> **What is being asked**:
Only the lines from the one holding "Turn this picture" through the one holding "wasm.setup();" are to be retyped, exactly as they appear, with both boundary lines included.

> **Extracted data**:
>> START
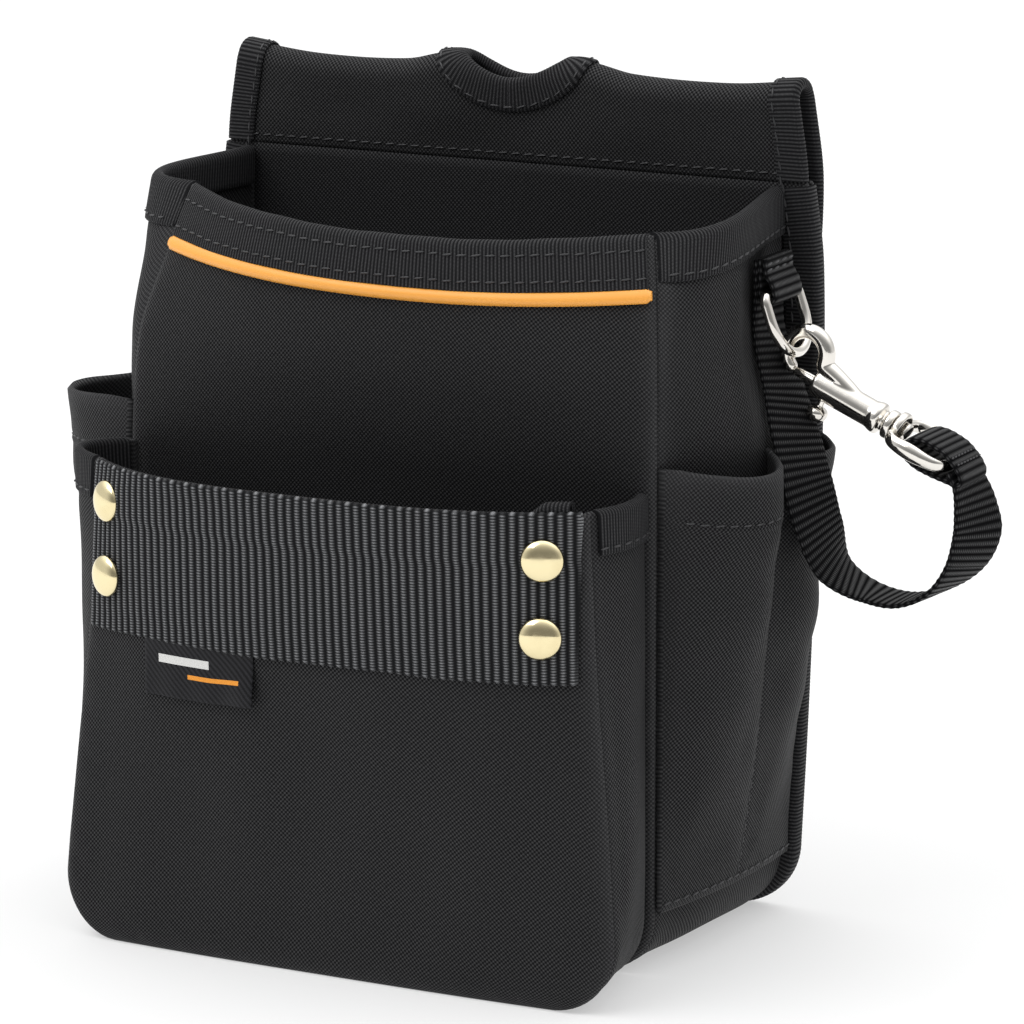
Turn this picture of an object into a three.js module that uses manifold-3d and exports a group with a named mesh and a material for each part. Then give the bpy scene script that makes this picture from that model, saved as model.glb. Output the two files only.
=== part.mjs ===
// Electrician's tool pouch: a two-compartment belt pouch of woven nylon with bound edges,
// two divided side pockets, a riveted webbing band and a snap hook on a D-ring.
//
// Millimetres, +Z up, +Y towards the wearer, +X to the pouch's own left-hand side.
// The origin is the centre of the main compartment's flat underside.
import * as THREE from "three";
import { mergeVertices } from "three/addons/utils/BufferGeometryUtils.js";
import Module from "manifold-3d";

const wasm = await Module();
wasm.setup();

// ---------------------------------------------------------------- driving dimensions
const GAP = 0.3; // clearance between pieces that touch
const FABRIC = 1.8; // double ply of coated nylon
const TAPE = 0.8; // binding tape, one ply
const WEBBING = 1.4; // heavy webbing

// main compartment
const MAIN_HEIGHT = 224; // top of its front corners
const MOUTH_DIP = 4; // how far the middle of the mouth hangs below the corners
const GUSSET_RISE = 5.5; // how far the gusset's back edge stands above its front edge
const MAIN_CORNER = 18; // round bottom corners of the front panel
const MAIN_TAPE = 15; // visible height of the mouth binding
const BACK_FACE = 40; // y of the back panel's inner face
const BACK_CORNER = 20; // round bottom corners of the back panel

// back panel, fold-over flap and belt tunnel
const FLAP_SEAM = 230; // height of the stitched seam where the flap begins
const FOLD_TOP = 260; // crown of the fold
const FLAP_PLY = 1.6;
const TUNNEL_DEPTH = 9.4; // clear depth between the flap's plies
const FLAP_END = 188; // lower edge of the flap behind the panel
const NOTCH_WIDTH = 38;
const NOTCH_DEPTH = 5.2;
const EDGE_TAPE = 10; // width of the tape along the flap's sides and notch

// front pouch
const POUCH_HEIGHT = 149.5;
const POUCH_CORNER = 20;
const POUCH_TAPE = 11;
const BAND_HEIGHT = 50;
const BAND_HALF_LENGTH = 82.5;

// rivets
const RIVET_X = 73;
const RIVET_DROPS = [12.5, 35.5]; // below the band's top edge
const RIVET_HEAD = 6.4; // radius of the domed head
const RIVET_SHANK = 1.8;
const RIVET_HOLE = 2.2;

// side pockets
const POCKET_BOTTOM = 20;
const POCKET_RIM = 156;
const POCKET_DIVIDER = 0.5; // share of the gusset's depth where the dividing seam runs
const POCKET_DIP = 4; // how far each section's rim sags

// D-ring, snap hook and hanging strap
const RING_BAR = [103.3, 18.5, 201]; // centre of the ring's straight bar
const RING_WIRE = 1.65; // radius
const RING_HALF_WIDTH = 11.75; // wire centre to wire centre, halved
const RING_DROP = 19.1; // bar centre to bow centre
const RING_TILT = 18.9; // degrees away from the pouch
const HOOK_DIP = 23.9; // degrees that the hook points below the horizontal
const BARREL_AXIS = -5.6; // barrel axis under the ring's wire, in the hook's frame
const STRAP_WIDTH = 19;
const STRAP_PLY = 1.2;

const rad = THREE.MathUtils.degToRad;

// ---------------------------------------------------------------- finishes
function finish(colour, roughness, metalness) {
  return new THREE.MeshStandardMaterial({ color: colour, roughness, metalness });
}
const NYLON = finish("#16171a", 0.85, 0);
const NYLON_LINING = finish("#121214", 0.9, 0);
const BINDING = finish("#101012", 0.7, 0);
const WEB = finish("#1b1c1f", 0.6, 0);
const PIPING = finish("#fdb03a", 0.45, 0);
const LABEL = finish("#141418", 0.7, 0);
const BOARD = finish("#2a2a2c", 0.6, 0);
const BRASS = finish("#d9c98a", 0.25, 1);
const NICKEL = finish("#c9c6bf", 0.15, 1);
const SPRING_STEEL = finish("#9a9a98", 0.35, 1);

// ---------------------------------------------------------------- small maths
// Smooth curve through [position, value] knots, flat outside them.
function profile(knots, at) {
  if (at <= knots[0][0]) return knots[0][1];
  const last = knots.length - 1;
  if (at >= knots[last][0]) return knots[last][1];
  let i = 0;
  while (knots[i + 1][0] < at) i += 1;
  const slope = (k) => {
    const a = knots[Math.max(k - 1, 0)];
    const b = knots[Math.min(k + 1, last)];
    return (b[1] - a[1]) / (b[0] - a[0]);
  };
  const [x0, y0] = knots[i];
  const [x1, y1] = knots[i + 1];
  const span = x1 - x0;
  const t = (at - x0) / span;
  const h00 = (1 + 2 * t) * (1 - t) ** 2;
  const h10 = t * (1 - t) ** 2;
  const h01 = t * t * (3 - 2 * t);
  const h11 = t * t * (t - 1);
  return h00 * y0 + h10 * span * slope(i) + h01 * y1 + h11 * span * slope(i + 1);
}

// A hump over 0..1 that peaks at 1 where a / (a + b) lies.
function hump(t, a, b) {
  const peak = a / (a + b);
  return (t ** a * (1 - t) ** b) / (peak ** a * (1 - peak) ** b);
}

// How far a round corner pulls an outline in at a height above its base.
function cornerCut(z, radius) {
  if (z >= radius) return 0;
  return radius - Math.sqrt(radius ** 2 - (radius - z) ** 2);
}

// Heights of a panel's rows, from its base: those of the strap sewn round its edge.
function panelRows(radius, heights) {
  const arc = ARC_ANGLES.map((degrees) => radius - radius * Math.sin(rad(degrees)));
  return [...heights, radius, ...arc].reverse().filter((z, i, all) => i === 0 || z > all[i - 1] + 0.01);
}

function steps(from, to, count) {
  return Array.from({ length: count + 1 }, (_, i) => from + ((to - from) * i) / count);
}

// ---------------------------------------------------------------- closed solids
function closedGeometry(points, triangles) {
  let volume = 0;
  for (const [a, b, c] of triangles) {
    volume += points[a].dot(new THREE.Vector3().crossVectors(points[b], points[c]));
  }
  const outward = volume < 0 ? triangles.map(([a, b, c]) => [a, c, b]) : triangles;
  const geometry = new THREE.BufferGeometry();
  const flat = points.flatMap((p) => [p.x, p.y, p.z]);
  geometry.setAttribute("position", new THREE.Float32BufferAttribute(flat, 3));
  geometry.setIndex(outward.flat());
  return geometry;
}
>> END
>> START
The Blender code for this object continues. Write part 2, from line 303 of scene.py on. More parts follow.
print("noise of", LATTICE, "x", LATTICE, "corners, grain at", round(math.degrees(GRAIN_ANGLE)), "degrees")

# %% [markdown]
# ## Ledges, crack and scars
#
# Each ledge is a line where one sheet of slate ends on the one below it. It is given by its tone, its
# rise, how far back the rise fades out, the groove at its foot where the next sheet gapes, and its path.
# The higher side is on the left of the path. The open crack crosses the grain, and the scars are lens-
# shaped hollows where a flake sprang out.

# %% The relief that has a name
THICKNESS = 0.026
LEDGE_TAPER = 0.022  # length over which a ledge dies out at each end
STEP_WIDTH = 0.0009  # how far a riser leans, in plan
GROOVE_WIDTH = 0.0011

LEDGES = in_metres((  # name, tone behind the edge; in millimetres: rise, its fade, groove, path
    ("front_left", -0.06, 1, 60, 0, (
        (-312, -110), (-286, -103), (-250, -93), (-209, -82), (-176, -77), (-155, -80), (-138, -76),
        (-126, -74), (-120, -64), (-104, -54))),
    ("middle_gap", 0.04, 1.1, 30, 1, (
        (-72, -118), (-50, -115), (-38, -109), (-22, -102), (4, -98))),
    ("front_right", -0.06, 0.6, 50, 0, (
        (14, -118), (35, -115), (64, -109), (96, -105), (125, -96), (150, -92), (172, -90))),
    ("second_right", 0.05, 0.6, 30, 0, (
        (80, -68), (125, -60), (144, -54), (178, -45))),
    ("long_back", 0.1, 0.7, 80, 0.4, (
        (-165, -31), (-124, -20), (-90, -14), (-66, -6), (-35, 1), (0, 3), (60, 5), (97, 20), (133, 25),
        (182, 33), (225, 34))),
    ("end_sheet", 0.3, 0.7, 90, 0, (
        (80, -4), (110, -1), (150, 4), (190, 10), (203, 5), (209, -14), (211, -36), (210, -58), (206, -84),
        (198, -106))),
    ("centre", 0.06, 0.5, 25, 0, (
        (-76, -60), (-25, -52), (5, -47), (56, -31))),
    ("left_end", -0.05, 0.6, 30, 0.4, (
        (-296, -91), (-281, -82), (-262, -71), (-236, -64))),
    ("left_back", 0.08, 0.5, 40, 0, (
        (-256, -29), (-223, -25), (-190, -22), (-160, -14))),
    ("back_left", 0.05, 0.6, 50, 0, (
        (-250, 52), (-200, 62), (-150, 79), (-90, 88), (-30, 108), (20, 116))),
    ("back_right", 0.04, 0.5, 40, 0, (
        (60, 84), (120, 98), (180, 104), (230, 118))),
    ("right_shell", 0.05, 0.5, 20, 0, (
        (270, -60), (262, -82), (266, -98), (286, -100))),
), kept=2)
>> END
> **Written response**:
Turn this picture of an object into a three.js module that uses manifold-3d and exports a group with a named mesh and a material for each part. Then give the bpy scene script that makes this picture from that model, saved as model.glb. Output the two files only.
=== part.mjs ===
// Electrician's tool pouch: a two-compartment belt pouch of woven nylon with bound edges,
// two divided side pockets, a riveted webbing band and a snap hook on a D-ring.
//
// Millimetres, +Z up, +Y towards the wearer, +X to the pouch's own left-hand side.
// The origin is the centre of the main compartment's flat underside.
import * as THREE from "three";
import { mergeVertices } from "three/addons/utils/BufferGeometryUtils.js";
import Module from "manifold-3d";

const wasm = await Module();
wasm.setup();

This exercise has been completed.